Rows from a 3D modeling dataset:
-*-*-
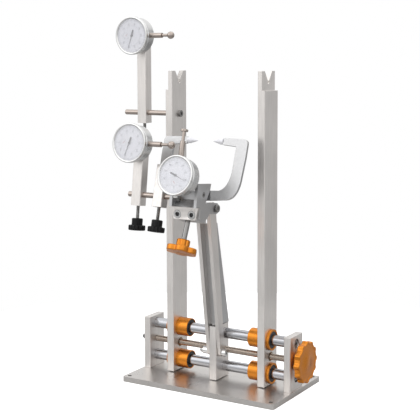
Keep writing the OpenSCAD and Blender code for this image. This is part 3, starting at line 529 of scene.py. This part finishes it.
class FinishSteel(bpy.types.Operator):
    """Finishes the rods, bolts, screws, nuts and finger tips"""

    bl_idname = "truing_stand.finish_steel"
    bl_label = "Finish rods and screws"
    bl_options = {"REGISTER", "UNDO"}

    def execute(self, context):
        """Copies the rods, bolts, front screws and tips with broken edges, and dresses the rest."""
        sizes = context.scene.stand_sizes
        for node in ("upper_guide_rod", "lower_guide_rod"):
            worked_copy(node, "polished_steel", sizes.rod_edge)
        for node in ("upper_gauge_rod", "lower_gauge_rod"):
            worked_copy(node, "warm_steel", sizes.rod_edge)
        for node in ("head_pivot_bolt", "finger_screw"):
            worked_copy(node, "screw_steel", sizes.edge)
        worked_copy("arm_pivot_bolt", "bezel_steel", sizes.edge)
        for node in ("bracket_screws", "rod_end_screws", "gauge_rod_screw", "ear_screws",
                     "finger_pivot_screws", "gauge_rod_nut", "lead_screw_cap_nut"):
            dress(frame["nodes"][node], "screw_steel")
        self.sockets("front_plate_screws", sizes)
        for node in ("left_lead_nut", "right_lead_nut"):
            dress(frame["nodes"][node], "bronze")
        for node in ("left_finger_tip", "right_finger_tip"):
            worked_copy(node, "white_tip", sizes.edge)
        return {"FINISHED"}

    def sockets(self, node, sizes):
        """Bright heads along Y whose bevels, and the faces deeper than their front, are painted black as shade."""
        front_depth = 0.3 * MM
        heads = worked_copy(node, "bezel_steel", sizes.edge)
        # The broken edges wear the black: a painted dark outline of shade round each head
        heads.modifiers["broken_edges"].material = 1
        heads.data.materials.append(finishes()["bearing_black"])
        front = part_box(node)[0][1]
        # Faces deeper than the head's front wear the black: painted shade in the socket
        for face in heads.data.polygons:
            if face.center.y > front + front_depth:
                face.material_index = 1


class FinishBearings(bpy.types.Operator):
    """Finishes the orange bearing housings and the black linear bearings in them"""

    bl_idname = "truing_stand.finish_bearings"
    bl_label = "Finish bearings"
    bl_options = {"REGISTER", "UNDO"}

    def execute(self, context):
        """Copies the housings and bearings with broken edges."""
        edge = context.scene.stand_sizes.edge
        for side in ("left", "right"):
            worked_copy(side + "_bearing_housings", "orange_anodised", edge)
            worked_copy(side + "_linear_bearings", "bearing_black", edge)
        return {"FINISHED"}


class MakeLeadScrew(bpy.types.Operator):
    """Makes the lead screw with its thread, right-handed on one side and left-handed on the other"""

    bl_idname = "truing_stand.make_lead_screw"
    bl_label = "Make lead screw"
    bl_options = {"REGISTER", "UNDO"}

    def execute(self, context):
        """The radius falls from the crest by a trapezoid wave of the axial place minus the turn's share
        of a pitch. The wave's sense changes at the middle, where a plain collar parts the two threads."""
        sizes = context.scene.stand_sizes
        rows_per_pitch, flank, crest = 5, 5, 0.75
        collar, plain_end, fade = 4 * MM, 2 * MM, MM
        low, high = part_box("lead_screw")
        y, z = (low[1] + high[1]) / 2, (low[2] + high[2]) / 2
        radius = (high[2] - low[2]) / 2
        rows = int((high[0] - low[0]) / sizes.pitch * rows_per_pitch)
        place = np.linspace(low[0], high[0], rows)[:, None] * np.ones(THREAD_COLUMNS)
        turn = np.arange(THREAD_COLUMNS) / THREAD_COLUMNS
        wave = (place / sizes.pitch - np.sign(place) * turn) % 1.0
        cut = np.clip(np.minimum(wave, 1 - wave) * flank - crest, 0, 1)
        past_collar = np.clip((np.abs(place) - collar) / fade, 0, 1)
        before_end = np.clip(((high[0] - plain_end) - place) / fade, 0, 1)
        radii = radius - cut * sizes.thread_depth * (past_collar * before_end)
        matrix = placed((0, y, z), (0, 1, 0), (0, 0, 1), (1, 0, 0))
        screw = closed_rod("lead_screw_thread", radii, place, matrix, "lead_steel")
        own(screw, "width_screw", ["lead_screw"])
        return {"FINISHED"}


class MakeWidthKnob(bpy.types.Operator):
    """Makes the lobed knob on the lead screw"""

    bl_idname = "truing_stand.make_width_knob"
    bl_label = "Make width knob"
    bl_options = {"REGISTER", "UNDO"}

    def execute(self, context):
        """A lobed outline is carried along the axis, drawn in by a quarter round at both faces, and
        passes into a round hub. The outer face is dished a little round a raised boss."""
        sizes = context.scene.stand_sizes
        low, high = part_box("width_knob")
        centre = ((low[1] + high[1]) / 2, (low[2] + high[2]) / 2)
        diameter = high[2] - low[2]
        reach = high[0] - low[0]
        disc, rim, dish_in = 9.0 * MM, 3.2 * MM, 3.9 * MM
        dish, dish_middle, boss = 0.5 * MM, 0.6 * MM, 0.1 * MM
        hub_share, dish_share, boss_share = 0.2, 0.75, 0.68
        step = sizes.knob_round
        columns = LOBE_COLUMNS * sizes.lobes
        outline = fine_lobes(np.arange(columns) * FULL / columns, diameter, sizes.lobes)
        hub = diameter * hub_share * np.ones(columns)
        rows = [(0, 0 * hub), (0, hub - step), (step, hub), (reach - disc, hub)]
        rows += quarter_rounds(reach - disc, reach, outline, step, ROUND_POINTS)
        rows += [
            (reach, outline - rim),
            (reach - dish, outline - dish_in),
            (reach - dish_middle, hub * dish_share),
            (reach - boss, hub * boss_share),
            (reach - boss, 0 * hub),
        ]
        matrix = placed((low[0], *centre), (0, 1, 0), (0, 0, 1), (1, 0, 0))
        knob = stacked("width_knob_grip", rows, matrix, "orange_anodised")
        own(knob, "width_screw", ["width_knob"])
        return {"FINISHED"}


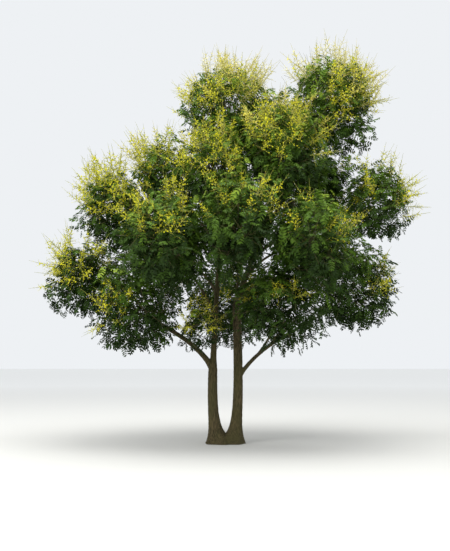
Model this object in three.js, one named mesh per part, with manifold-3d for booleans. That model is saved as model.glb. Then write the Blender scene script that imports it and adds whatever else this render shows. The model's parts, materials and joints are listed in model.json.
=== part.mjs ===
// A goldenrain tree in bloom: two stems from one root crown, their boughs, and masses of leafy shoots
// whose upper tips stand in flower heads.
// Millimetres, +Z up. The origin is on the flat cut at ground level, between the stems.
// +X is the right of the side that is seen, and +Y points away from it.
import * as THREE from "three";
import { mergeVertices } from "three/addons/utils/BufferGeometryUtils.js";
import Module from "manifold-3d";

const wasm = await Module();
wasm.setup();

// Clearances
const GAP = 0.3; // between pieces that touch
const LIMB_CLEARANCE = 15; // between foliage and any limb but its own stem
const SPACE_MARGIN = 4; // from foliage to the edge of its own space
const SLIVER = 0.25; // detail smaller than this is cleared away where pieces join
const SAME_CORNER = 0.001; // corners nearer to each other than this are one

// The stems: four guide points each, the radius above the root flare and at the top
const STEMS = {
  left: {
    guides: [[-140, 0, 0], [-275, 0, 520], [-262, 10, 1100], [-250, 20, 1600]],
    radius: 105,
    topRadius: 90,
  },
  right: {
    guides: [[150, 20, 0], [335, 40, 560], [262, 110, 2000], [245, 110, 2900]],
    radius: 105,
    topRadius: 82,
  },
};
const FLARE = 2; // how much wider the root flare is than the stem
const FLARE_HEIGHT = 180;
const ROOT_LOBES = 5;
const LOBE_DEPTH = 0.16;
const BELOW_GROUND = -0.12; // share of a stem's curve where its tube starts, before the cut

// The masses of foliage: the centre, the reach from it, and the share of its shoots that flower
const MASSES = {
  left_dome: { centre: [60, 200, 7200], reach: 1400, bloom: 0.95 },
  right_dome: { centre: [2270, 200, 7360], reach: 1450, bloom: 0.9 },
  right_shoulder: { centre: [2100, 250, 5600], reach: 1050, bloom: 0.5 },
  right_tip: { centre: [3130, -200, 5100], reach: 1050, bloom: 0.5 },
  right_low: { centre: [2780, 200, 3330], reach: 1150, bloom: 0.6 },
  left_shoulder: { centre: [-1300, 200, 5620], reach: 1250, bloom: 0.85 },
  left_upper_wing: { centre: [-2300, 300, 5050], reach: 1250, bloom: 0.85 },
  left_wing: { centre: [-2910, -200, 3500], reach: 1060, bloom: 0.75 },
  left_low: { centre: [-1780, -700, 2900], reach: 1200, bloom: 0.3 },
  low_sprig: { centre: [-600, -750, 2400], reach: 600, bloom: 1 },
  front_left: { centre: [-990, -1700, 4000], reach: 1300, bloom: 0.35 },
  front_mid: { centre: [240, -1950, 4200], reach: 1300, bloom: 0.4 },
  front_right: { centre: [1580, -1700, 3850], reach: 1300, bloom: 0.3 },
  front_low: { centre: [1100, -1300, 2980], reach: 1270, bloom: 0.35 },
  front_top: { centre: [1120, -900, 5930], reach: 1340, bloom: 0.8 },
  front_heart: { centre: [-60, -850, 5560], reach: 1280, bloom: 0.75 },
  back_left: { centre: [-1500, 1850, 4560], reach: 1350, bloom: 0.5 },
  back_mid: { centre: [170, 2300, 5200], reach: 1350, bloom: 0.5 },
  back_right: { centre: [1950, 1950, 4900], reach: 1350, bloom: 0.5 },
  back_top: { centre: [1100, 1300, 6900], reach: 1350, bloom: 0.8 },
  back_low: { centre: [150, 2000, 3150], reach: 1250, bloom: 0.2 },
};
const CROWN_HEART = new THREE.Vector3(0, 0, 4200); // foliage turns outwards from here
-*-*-
Description of the task
For the data above, state how many lines contain "this"; the number is the whole answer.

Task output
4